** Work to complete **
Gather up every line that includes the string "empty".

** Modeling code records **
************

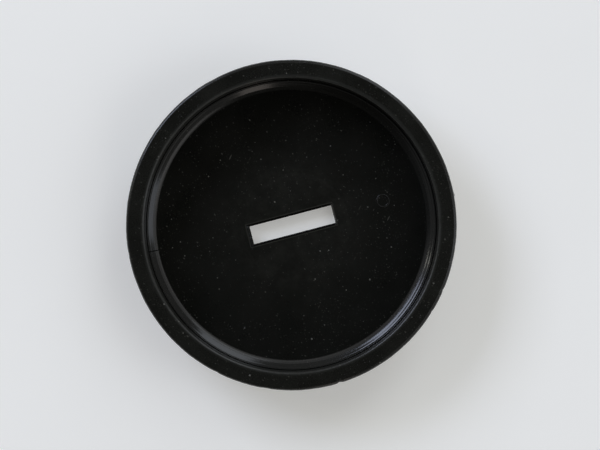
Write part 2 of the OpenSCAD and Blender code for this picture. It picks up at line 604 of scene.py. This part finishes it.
def lay_dust(tree, place, layers):
    """Several layers of dust in one mask. Each layer is its strength and the group's values."""
    total = None
    for strength, values in layers:
        mask = use_group(tree, GROUPS["dust"], place, **values).outputs["Mask"]
        mask = calculate(tree, "MULTIPLY", mask, strength)
        total = mask if total is None else calculate(tree, "MAXIMUM", total, mask)
    return total


FINE_DUST = (
    (0.20, {"Spacing": 0.24, "Amount": 0.32, "Speck_size": 0.07}),
    (0.26, {"Spacing": 0.50, "Amount": 0.40, "Speck_size": 0.08, "Turn": 0.9, "Stretch": 1.6}),
)
FIBRES = (0.30, {"Spacing": 1.0, "Amount": 0.24, "Speck_size": 0.07, "Turn": 2.3, "Stretch": 5.0})


def matte_plastic(finish, rim_radius, bore_radius):
    """The liner's matte moulded plastic, with rubbed rim edges that also carry a painted highlight, and
    settled dust.
    """
    material, tree, shader, place = plastic("matte_moulded_plastic", specular=0.42)
    grain = use_group(tree, GROUPS["grain"], place, Grain_size=0.11)
    outer = use_group(
        tree, GROUPS["rubbed"], place, Edge_radius=rim_radius / MM - 0.03, Edge_width=0.11
    )
    inner = use_group(
        tree, GROUPS["rubbed"], place, Edge_radius=bore_radius / MM + 0.16, Edge_width=0.34
    )
    specks = {"Spacing": 0.95, "Amount": 0.30, "Speck_size": 0.11}
    pale_mask = lay_dust(tree, place, ((1.0, specks), *FINE_DUST, FIBRES))
    dark, light = shade_pair(finish.matte, 0.45)
    mottled = calculate(tree, "MULTIPLY", grain.outputs["Height"], 2.0)
    mottled = calculate(tree, "MULTIPLY", mottled, grain.outputs["Shade"])
    base = blend_colour(tree, mottled, dark, light)
    edge = calculate(tree, "MAXIMUM", outer.outputs["Mask"], inner.outputs["Mask"])
    # Painted highlight and wear: the rim's inner and outer rounds are painted paler, partly for real
    # rubbing and partly for the bright lines that light draws on them.
    inner_wear_and_highlight = calculate(tree, "MULTIPLY", inner.outputs["Mask"], 0.10)
    outer_wear_and_highlight = calculate(tree, "MULTIPLY", outer.outputs["Mask"], 0.22)
    pale_edge = calculate(tree, "MAXIMUM", inner_wear_and_highlight, outer_wear_and_highlight)
    base = blend_colour(tree, pale_edge, base, tuple(finish.pale_edge) + (1.0,))
    base = blend_colour(tree, pale_mask, base, tuple(finish.dust) + (1.0,))
    tree.links.new(base, shader.inputs["Base Color"])
    smooth = calculate(tree, "MULTIPLY", edge, 0.06)
    rough = remap(tree, grain.outputs["Shade"], 0.3, 0.7, 0.18, 0.24)
    rough = calculate(tree, "ADD", rough, smooth)
    rough = calculate(tree, "MAXIMUM", rough, calculate(tree, "MULTIPLY", pale_mask, 0.9))
    tree.links.new(rough, shader.inputs["Roughness"])
    raise_surface(
        tree, shader, [(grain.outputs["Height"], 0.004 * MM), (pale_mask, 0.03 * MM)]
    )
    return material


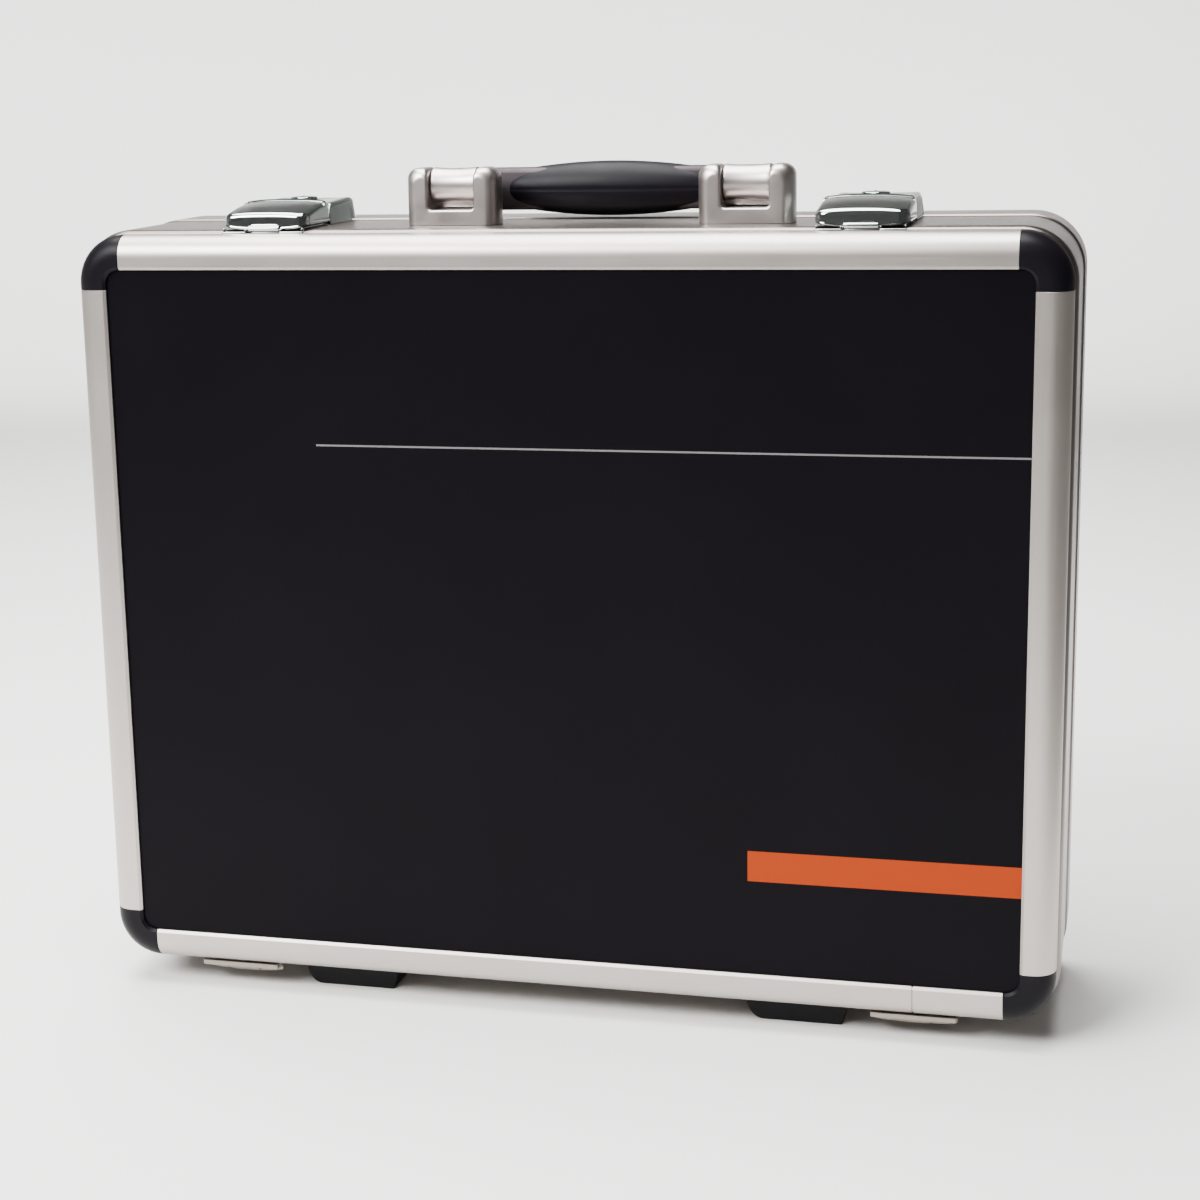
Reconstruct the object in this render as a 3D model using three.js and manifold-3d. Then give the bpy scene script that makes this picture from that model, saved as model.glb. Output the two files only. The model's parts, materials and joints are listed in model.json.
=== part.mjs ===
// Microphone case: a shallow hinged lid on a deep base, bent aluminium frames round black
// laminate panels, two key latches and a folding handle on top, hinges and feet underneath.
// Millimetres. +X runs across the case, +Y into it from the lid's face, +Z up.
// The origin is under the middle of the case, on the surface that it stands on.

import * as THREE from 'three';
import { mergeVertices } from 'three/addons/utils/BufferGeometryUtils.js';
import Module from 'manifold-3d';

const wasm = await Module();
wasm.setup();

// Driving dimensions
const lidWidth = 441.4;
const lidHeight = 344.4;
const caseDepth = 120;
const lidDepth = 14.4;
const cornerRadius = 22;
const frameFace = 15.7;
const footHeight = 11;

// Clearances shared by every sub-part
const seatGap = 0.2;
const partingGap = 0.3;
const runningGap = 0.3;
const overrun = 1;
const weld = 0.05;

const frame = {
  wall: 2,
  lidRound: 11,
  rearRound: 13,
  cornerLeg: 23.4,
  railGap: 0.2,
};
const panel = { thickness: 3, tuck: 5.5 };
const band = {
  end: 76,
  step: 1,
  wall: 2,
  rearStep: 0.8,
  lipHeight: 3.5,
  lipWall: 1.5,
  lipGap: 0.4,
  lipRoot: 2.5,
  spigot: 6,
  spigotWall: 2,
};
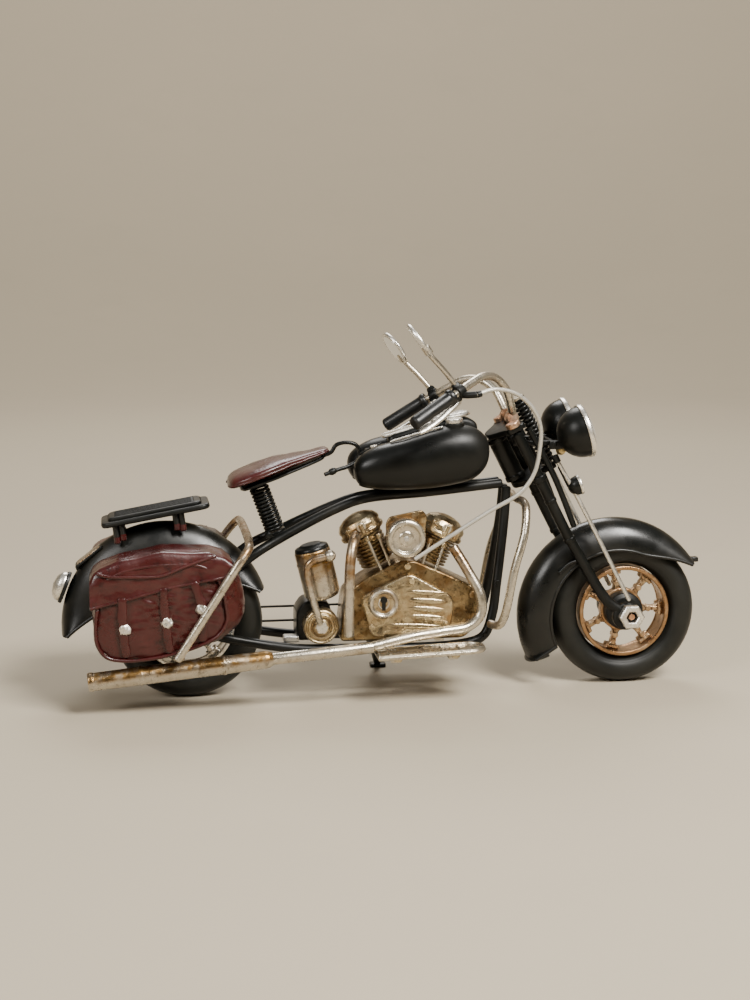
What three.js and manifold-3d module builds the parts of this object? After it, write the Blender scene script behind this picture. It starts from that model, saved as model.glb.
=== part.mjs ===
// A tin wind-up motorcycle: a hard-tail cruiser with a V-twin engine, leather-look saddlebags, a sprung saddle,
// a springer fork and a small clockwork inside the engine case that drives the rear wheel by a thin belt.
// Millimetres. +X is forwards, +Y is the rider's left, +Z is up. The origin is where the rear tyre rests.
import * as THREE from "three";
import { mergeVertices } from "three/addons/utils/BufferGeometryUtils.js";
import Module from "manifold-3d";

const wasm = await Module();
wasm.setup();

// ---------------------------------------------------------------- driving dimensions
const WHEELBASE = 139;
const TYRE_RADIUS = 23.5;
const TYRE_HEIGHT = 8.6;
const TYRE_HALF_WIDTH = 5.6;
const FENDER_HALF_WIDTH = 7.2;
const FENDER_WALL = 0.9;
const RAIL_RADIUS = 1.5;
const LEG_RADIUS = 1.7;
const AXLE_RADIUS = 1.0;
const BAG_DEPTH = 15.5;
const GUARD_RADIUS = 1.3;
const MUFFLER_RADIUS = 2.9;
const PIPE_RADIUS = 1.8;
const HEADER_RADIUS = 1.6;
const RAKE = THREE.MathUtils.degToRad(27);
const HEAD_HEIGHT = 74.2;
const HEAD_BACK = 38.6;
const HEAD_TUBE_RADIUS = 3.3;
const STEM_RADIUS = 1.7;
const SPOKES = 7;
const GEAR_MODULE = 0.9;
const DRIVE_TEETH = 14;
const PINION_TEETH = 7;
const CASE_RIGHT = -9.5;
const CASE_LEFT = 4.6;
const CASE_WALL = 1.3;
const BAR_TILT = THREE.MathUtils.degToRad(7);

// Clearances between neighbours.
const GAP = 0.35;
const RUNNING = 0.3;
const SIDE_GAP = 0.5;

// Places that follow from the driving dimensions.
const AXLE_Z = TYRE_RADIUS;
const RIM_RADIUS = TYRE_RADIUS - TYRE_HEIGHT - GAP;
const RAIL_Y = FENDER_HALF_WIDTH + SIDE_GAP + RAIL_RADIUS;
const BAG_INNER = RAIL_Y + RAIL_RADIUS + SIDE_GAP;
const BAG_OUTER = BAG_INNER + BAG_DEPTH;
const GUARD_Y = BAG_OUTER + SIDE_GAP + GUARD_RADIUS;
const LEG_Y = FENDER_HALF_WIDTH + SIDE_GAP + LEG_RADIUS;
const HEAD_X = WHEELBASE - HEAD_BACK;
const FORK_PLATE_HALF = LEG_RADIUS - 0.2;
const NUT_START = LEG_Y + LEG_RADIUS + GAP;
const RIGHT = -1;
const LEFT = 1;

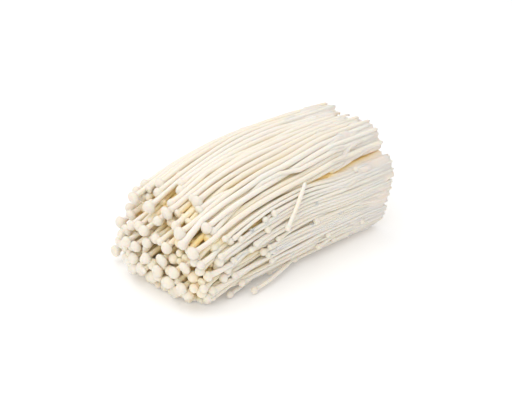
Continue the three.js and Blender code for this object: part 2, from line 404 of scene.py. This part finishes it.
# %% Push stems apart, even out the push and keep them in
PUSH_STRENGTH = 0.55
NAMED_GIVE = 0.15
TABLE_GAP = 0.15


def stem_widths():
    """The radius of each stem, or of its cap, on each plane, and whether it is there at all."""
    widths = np.zeros((len(stems), planes.size))
    there = np.zeros((len(stems), planes.size), bool)
    for i, stem in enumerate(stems):
        behind = planes - stem["tip_y"]
        in_cap = behind < 1.3 * stem["cap"]
        widths[i] = np.where(in_cap, stem["cap"], stem["stem"])
        there[i] = (behind > -0.5 * PLANE_STEP) & (planes < stem["root_y"] + PLANE_STEP)
    return widths, there


def push_apart(paths, widths, there, give, fused):
    """Moves the stems that overlap on a plane away from each other."""
    for j in range(planes.size):
        on = np.where(there[:, j])[0]
        apart = paths[on, None, j] - paths[None, on, j]
        distance = np.linalg.norm(apart, axis=2) + 1e-6
        overlap = (widths[on, None, j] + widths[None, on, j]) * fused[j] - distance
        overlap = np.maximum(0, overlap) * (1 - np.eye(on.size))
        share = give[on, None] / (give[on, None] + give[None, on])
        push = ((share * overlap / distance)[..., None] * apart).sum(axis=1)
        paths[on, j] += PUSH_STRENGTH * push


def evened_out(shift, weight):
    """The shifts averaged with those of the planes before and behind, where the stem is there."""
    total = np.pad(weight, ((0, 0), (1, 1)))[..., None]
    weights = total[:, :-2] + 2 * total[:, 1:-1] + total[:, 2:]
    for _ in range(2):
        padded = np.pad(shift * weight[..., None], ((0, 0), (1, 1), (0, 0)))
        summed = padded[:, :-2] + 2 * padded[:, 1:-1] + padded[:, 2:]
        shift = np.where(weights > 0, summed / np.maximum(weights, 1e-6), shift)
    return shift


def kept_inside(paths, widths, free):
    """The paths with the free stems pulled inside the outline, and none under the table."""
    u, v = where(paths[..., 0], paths[..., 1], planes)
    most = 1 - widths * 0.8 / MEAN_RADIUS
    pull = np.minimum(1, most / np.maximum(level(u, v), 1e-6))
    pull = np.where(free[:, None], pull, 1)
    x, z = place(u * pull, v * pull, planes)
    return np.stack([x, np.maximum(z, widths + TABLE_GAP)], axis=2)


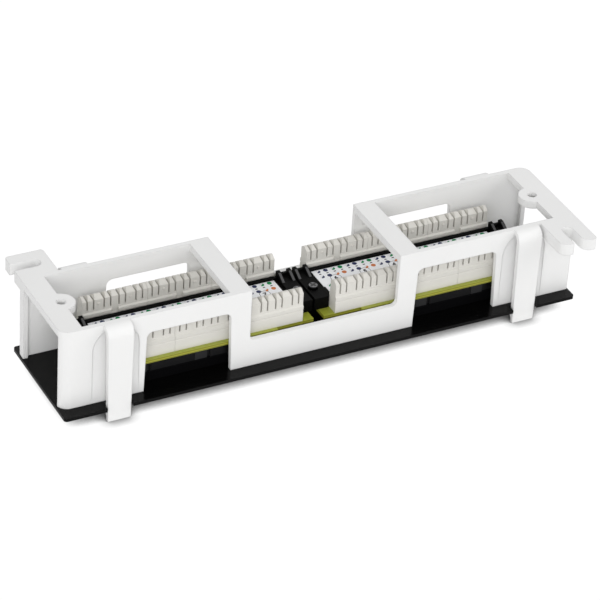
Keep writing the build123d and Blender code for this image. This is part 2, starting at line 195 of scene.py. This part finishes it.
class PanelStudio(bpy.types.PropertyGroup):
    """Camera and lights."""

    camera_place: bpy.props.FloatVectorProperty(
        name="Camera", description="Place of the camera", default=(-0.56961, -1.04742, 0.82440), unit="LENGTH"
    )
    camera_turn: bpy.props.FloatVectorProperty(
        name="Camera turn",
        description="Rotation of the camera",
        default=(radians(55.9314), radians(-3.0592), radians(-26.4352)),
        subtype="EULER",
    )
    lens: bpy.props.FloatProperty(
        name="Lens", description="Focal length on a sensor 36 mm wide", default=192.264
    )
    world: bpy.props.FloatProperty(
        name="World", description="Strength of the even light all round", default=0.66
    )
    key: bpy.props.FloatProperty(
        name="Key", description="Power of the lamp above the camera's left", default=19.5, unit="POWER"
    )
    fill: bpy.props.FloatProperty(
        name="Fill", description="Power of the lamp at the right", default=10.5, unit="POWER"
    )


class Link:
    """A node's socket that takes part in Python arithmetic."""

    def __init__(self, finish, socket):
        self.finish = finish
        self.socket = socket

    def math(self, operation, *values):
        return self.finish.node("Math", {"operation": operation}, *values)

    def __add__(self, other):
        return self.math("ADD", self, other)

    def __radd__(self, other):
        return self.math("ADD", other, self)

    def __sub__(self, other):
        return self.math("SUBTRACT", self, other)

    def __rsub__(self, other):
        return self.math("SUBTRACT", other, self)

    def __mul__(self, other):
        return self.math("MULTIPLY", self, other)

    def __rmul__(self, other):
        return self.math("MULTIPLY", other, self)

    def __gt__(self, other):
        return self.math("GREATER_THAN", self, other)


class Finish:
    """The nodes that make one material or the world."""

    def __init__(self, owner):
        self.owner = owner
        self.owner.use_nodes = True
        self.tree = owner.node_tree
        self.tree.nodes.clear()
        self.place = self.node("TexCoord", output="Object")

    def node(self, kind, settings=None, *values, output=0, **named):
        """Add a node, set it up, then fill its sockets in order or by name."""
        made = self.tree.nodes.new("ShaderNode" + kind)
        for key, value in (settings or {}).items():
            setattr(made, key, value)
        sockets = list(zip(made.inputs, values))
        for key, value in named.items():
            sockets.append((made.inputs[int(key) if key.isdigit() else key.replace("_", " ")], value))
        for socket, value in sockets:
            if isinstance(value, Link):
                self.tree.links.new(value.socket, socket)
            else:
                socket.default_value = value
        return Link(self, made.outputs[output])

    def axis(self, index):
        """The place along X, Y or Z, in metres."""
        return self.node("SeparateXYZ", None, self.place, output=index)

    def noise(self, size, detail=3.0):
        """Noise whose spots have about the given size in metres."""
        return self.node("TexNoise", None, Vector=self.place, Scale=1 / size, Detail=detail)

    def mix(self, factor, first, second):
        """Blend two colours."""
        settings = {"data_type": "RGBA"}
        return self.node("Mix", settings, output=2, **{"0": factor, "6": first, "7": second})

    def relief(self, height, depth, edge=0.0):
        """A bumped normal, over edges that are softened by a small radius."""
        values = {"Height": height, "Distance": depth}
        if edge:
            values["Normal"] = self.node("Bevel", {"samples": 4}, Radius=edge)
        return self.node("Bump", None, **values)

    def plastic(self, colour, roughness, gloss, edge):
        """A moulded plastic: slow changes of sheen and fine spark-eroded grain over soft edges."""
        return self.node(
            "BsdfPrincipled",
            None,
            Base_Color=colour,
            Roughness=self.noise(SHEEN_SIZE) * SHEEN_SPREAD + (roughness - SHEEN_SPREAD / 2),
            Specular_IOR_Level=gloss,
            Normal=self.relief(self.noise(GRAIN_SIZE, detail=2.0), GRAIN_DEPTH, edge),
        )

    def surface(self, **sockets):
        """Join a Principled shader to the output and return the material."""
        return self.close("OutputMaterial", self.node("BsdfPrincipled", None, **sockets))

    def close(self, kind, shader):
        """Join a shader to an output node and return the material or the world."""
        made = self.tree.nodes.new("ShaderNode" + kind)
        self.tree.links.new(shader.socket, made.inputs["Surface"])
        return self.owner


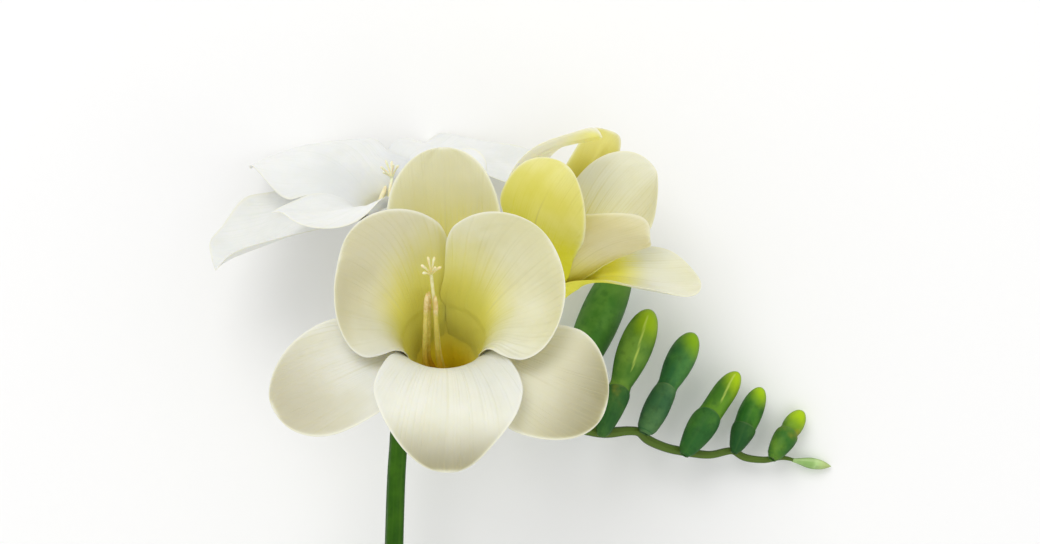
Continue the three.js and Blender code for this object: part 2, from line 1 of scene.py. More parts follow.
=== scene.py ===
# A cut freesia spike lying on a pale floor: stem, three open flowers, six closed buds and the tip.
import bpy
import numpy as np
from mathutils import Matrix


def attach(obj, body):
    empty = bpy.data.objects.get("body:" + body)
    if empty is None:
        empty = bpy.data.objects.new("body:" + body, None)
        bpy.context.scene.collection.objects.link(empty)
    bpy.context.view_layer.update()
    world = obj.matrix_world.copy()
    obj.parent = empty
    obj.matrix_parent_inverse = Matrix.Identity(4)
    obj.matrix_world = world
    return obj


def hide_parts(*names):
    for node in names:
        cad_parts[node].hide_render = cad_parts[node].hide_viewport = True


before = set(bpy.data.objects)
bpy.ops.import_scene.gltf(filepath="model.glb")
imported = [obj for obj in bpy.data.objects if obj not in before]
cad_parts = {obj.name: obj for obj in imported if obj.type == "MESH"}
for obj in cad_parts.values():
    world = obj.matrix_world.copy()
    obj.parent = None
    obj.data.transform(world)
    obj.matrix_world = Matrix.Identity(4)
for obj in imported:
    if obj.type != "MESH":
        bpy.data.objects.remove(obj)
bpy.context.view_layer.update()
print("frame loaded:", len(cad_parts), "nodes")

mm = 0.001
boxMiddle = np.array([1.36, -102.95, 0.1])  # mm, taken off every point so that the spike's box is centred
upwards = np.array([0.0, 0.0, 1.0])
dice = np.random.default_rng(7)


# start(1-t)^3 + 3 first t(1-t)^2 + 3 second t^2(1-t) + end t^3
def handleCurve(start, handles, t):
    first, second, end = handles
    s = 1 - t
    return start * s**3 + 3 * first * t * s**2 + 3 * second * t**2 * s + end * t**3


# 3x^2 - 2x^3 of the share x that value has come from low to high, 0 before and 1 after
def ease(low, high, value):
    x = np.clip((value - low) / (high - low), 0, 1)
    return x * x * (3 - 2 * x)


# exp(-x^2)
def bell(x):
    return np.exp(-x**2)


# a quarter of a sine wave, from 0 at x = 0 to 1 at x = 1 and beyond
def quarterSine(x):
    return np.sin(np.clip(x, 0, 1) * np.pi / 2)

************

** Result for this exercise **
    empty = bpy.data.objects.get("body:" + body)
    if empty is None:
        empty = bpy.data.objects.new("body:" + body, None)
        bpy.context.scene.collection.objects.link(empty)
    obj.parent = empty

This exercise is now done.